■ **Given material**
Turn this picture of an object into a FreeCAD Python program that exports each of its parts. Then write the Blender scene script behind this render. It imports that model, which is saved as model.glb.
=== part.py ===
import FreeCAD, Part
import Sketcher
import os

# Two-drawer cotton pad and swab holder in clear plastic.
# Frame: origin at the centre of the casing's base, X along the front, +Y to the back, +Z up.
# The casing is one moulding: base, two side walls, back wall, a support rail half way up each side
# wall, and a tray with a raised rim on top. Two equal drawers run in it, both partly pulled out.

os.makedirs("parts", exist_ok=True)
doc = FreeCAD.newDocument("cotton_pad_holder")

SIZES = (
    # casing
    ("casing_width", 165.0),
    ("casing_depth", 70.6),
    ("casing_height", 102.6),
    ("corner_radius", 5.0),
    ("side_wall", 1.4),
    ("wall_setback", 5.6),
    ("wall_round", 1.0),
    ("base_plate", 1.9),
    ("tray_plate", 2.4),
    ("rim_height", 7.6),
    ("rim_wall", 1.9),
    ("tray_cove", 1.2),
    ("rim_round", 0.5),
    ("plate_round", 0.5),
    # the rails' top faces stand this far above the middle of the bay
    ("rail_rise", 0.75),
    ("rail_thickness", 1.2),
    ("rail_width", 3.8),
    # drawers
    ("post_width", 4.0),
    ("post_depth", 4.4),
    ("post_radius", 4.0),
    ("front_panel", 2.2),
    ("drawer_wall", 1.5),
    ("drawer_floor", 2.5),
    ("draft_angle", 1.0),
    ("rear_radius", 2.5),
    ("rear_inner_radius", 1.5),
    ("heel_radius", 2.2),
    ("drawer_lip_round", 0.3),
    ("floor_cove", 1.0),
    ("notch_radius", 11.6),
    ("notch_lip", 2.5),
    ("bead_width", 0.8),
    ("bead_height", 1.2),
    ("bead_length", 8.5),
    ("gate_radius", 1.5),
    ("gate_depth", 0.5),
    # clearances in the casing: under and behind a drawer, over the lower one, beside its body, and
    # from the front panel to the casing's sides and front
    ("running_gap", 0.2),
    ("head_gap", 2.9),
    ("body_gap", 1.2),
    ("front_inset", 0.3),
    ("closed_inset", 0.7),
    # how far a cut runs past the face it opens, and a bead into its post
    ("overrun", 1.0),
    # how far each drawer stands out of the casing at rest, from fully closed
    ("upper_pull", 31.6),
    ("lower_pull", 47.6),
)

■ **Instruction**
The whole listing above needs to be written out again exactly.

■ **Expected answer**
Turn this picture of an object into a FreeCAD Python program that exports each of its parts. Then write the Blender scene script behind this render. It imports that model, which is saved as model.glb.
=== part.py ===
import FreeCAD, Part
import Sketcher
import os

# Two-drawer cotton pad and swab holder in clear plastic.
# Frame: origin at the centre of the casing's base, X along the front, +Y to the back, +Z up.
# The casing is one moulding: base, two side walls, back wall, a support rail half way up each side
# wall, and a tray with a raised rim on top. Two equal drawers run in it, both partly pulled out.

os.makedirs("parts", exist_ok=True)
doc = FreeCAD.newDocument("cotton_pad_holder")

SIZES = (
    # casing
    ("casing_width", 165.0),
    ("casing_depth", 70.6),
    ("casing_height", 102.6),
    ("corner_radius", 5.0),
    ("side_wall", 1.4),
    ("wall_setback", 5.6),
    ("wall_round", 1.0),
    ("base_plate", 1.9),
    ("tray_plate", 2.4),
    ("rim_height", 7.6),
    ("rim_wall", 1.9),
    ("tray_cove", 1.2),
    ("rim_round", 0.5),
    ("plate_round", 0.5),
    # the rails' top faces stand this far above the middle of the bay
    ("rail_rise", 0.75),
    ("rail_thickness", 1.2),
    ("rail_width", 3.8),
    # drawers
    ("post_width", 4.0),
    ("post_depth", 4.4),
    ("post_radius", 4.0),
    ("front_panel", 2.2),
    ("drawer_wall", 1.5),
    ("drawer_floor", 2.5),
    ("draft_angle", 1.0),
    ("rear_radius", 2.5),
    ("rear_inner_radius", 1.5),
    ("heel_radius", 2.2),
    ("drawer_lip_round", 0.3),
    ("floor_cove", 1.0),
    ("notch_radius", 11.6),
    ("notch_lip", 2.5),
    ("bead_width", 0.8),
    ("bead_height", 1.2),
    ("bead_length", 8.5),
    ("gate_radius", 1.5),
    ("gate_depth", 0.5),
    # clearances in the casing: under and behind a drawer, over the lower one, beside its body, and
    # from the front panel to the casing's sides and front
    ("running_gap", 0.2),
    ("head_gap", 2.9),
    ("body_gap", 1.2),
    ("front_inset", 0.3),
    ("closed_inset", 0.7),
    # how far a cut runs past the face it opens, and a bead into its post
    ("overrun", 1.0),
    # how far each drawer stands out of the casing at rest, from fully closed
    ("upper_pull", 31.6),
    ("lower_pull", 47.6),
)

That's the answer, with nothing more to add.